In one of the early video clips at the museum, the speaker said he didn’t know that he needed to see the movie The Black Panther and that it needed to exist until he saw it. I understood that because I had the same experience.
In a caption: for Black Panther (2018), “production designer Hannah Beachler constructed the aesthetics of Wakanda, the technologically advanced African nation where the movie takes place. Beachler traveled throughout Africa for eight months, researching the continent’s culture, architecture, clothing, food, and transportation.
“The fictional African nation of Wakanda [is] powered by the imaginary element vibranium, concealed from the outside world and never conquered.” For a continent that had long been colonized, this was massive.
There is also a section, Dialogues in Space: Octavia Butler and Samuel Delany.
Art
Chapter 3 is Visualizing Afrofuturism. The book cover is Android/Negroid #14 by Wayne Hodge (2015): “The series combines collage and photography by merging photographic portraits with illustrations of machinery and technology. Hodge explores the relationships between race, history, and science fiction.”
There Are Black People in the Future is a series of billboards that started in Pittsburgh and have spread worldwide.
The chapter focuses on fashion and art, such as Commemorative Headdress of Her Journey Beyond Heaven by Kenya, which uses “mass-produced items to draw attention to material consumption beauty standards and black cultural identity. “
Music
Chapter 4 is Musical Futures, which namechecks, among many others, Jimi Hendrix, Nona Hendryx of LaBelle, Vernon Reid of Living Colour, and especially Sun Ra. Writer Stanley Nelson says without Sun Ra, it is hard to understand George Clinton, Erykah Badu, Janelle Monáe, Raz G, Kamasi Washington, Shabaka Hutchings, Black Panther, Lovecraft country, and Afrofuturism itself. Cover art and costumes (see Nona Hendryx’s outfit) are elements of Afrofuturism.

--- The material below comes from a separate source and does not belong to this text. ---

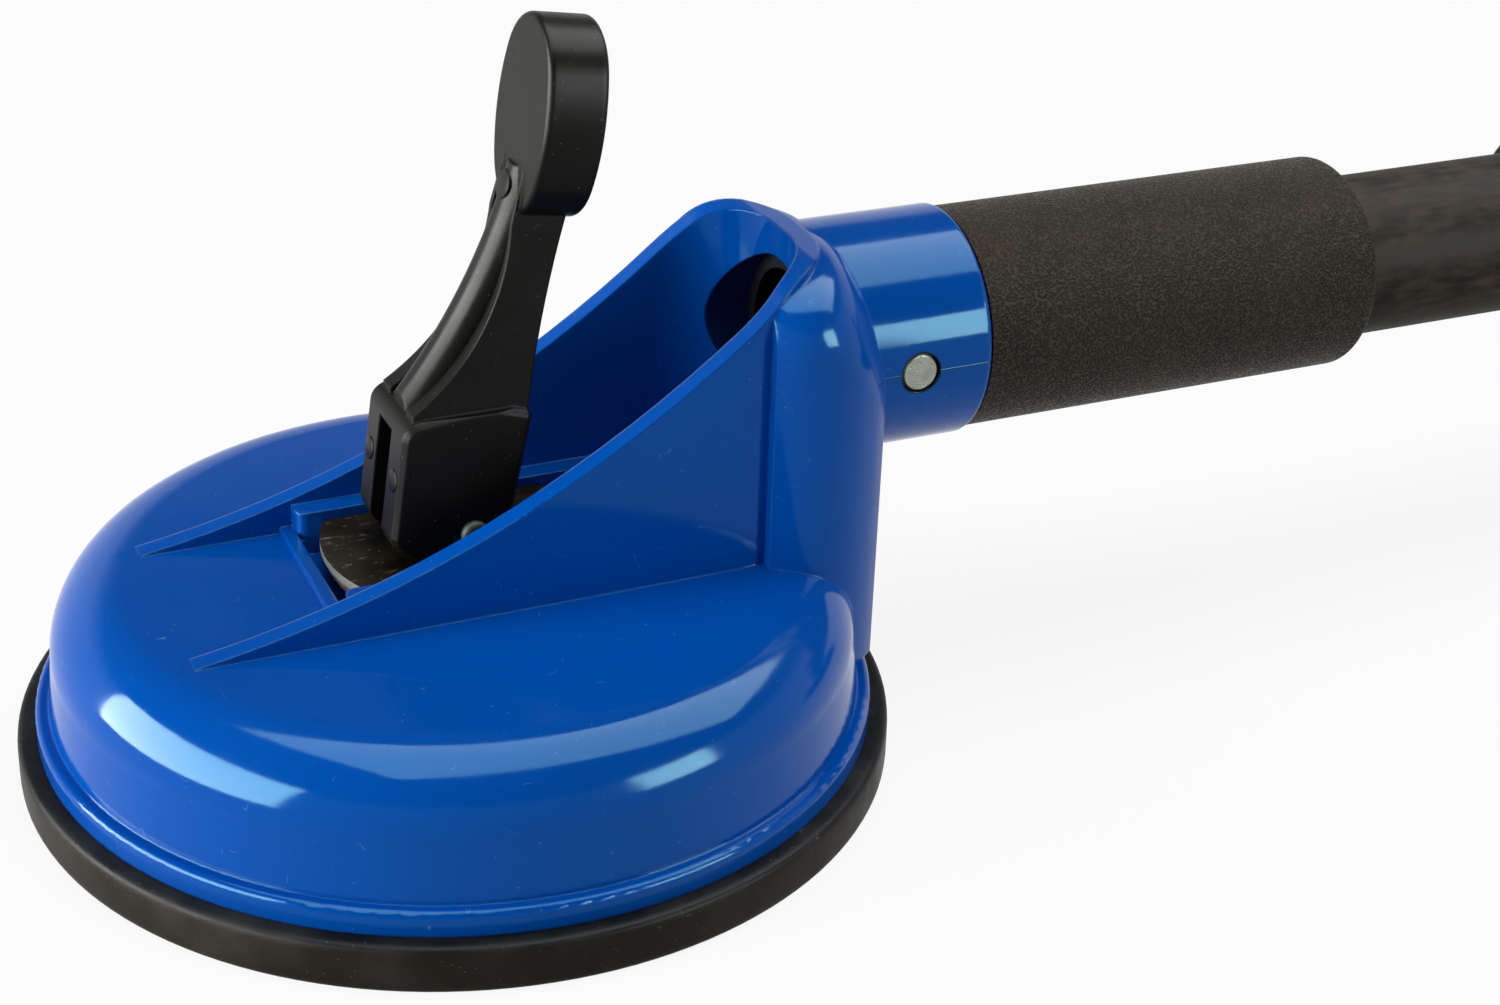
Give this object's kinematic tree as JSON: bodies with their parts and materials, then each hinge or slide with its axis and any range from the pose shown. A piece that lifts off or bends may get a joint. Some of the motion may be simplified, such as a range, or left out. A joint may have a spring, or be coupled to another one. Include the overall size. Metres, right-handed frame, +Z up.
{
  "type": "floor tile suction lifter",
  "caption": "Carrying handle for floor tiles: a round suction head at each end of a straight bar, each drawn to the tile by a cam lever that folds outward.",
  "frame": {"origin": "on the surface that the pads stand on, midway between the two heads", "axes": "+X along the handle from the left head to the right head, +Y away from the user across the handle, +Z up"},
  "size_m": [0.437, 0.12, 0.1019],
  "materials": {
    "blue_abs": "glossy moulded ABS",
    "pad_rubber": "satin black nitrile rubber",
    "lever_nylon": "satin black moulded nylon",
    "grip_plastic": "coarse spark-eroded grain",
    "tube_paint": "black coated tube, scuffed",
    "plate_steel": "dark stamped steel with bright sheared edges",
    "plated_steel": "zinc-plated steel",
    "pin_steel": "zinc-plated steel, cropped ends"
  },
  "bodies": {
    "root": {"handle_tube": "tube_paint", "left_housing": "blue_abs", "left_suction_pad": "pad_rubber", "left_lower_wear_plate": "plate_steel", "left_upper_wear_plate": "plate_steel", "left_socket_pin": "pin_steel", "left_grip_sleeve": "grip_plastic", "right_housing": "blue_abs", "right_suction_pad": "pad_rubber", "right_lower_wear_plate": "plate_steel", "right_upper_wear_plate": "plate_steel", "right_socket_pin": "pin_steel", "right_grip_sleeve": "grip_plastic"},
    "left_stem": {"left_backing_plate": "plated_steel", "left_draw_stem": "plated_steel", "left_lock_nut": "plated_steel", "left_lever_pin": "pin_steel"},
    "left_lever": {"left_lever": "lever_nylon"},
    "right_stem": {"right_backing_plate": "plated_steel", "right_draw_stem": "plated_steel", "right_lock_nut": "plated_steel", "right_lever_pin": "pin_steel"},
    "right_lever": {"right_lever": "lever_nylon"}
  },
  "joints": [
    {"name": "left_stem_draw", "type": "slide", "parent": "root", "child": "left_stem", "axis": [0, 0, 1], "range_m": [0, 0.0089]},
    {"name": "left_lever_throw", "type": "hinge", "parent": "left_stem", "child": "left_lever", "pos_m": [-0.1585, 0, 0.0346], "axis": [0, -1, 0], "range_deg": [0, 92]},
    {"name": "right_stem_draw", "type": "slide", "parent": "root", "child": "right_stem", "axis": [0, 0, 1], "range_m": [0, 0.0089]},
    {"name": "right_lever_throw", "type": "hinge", "parent": "right_stem", "child": "right_lever", "pos_m": [0.1585, 0, 0.0346], "axis": [0, 1, 0], "range_deg": [0, 92]}
  ],
  "couplings": [
    {"joint": "left_stem_draw", "follows": "left_lever_throw", "m_per_rad": 0.0055},
    {"joint": "right_stem_draw", "follows": "right_lever_throw", "m_per_rad": 0.0055}
  ]
}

The Order Of The Pharaonic Jesters – Sun Ra
Welcome To The Terrordome – Public Enemy
One Nation Under A Groove – Funkadelic (George Clinton)
Space Children – Labelle
Metropolis – Janelle Monáe
Cult of Personality – Living Colour
The book helped me better understand Afrofuturism. There was a certain repetition, inevitable, with a half-dozen writers covering similar territory. Nevertheless, I recommend it; the visuals in this book are tremendous. At 200 pages, it’s a relatively quick read.
HeLa
Finally, this picture of Henrietta Lacks was not in the book but in the exhibition .”She died in 1951, aged 31, of an aggressive cervical cancer. Months earlier, doctors at the Johns Hopkins Hospital in Baltimore, Maryland, had taken samples of her cancerous cells while diagnosing and treating the disease. They gave some of that tissue to a researcher without Lacks’s knowledge or consent. In the laboratory, her cells had an extraordinary capacity to survive and reproduce; they were, in essence, immortal. The researcher shared them widely with other scientists, and they became a workhorse of biological research. Today, work done with HeLa cells underpins much of modern medicine.”
I wondered how someone whose cells had been exploited for so long would be Afrofuturism. Ultimately, her immortality, a scientific miracle, was also successful in achieving the future for her family when they settled the case’s outcome.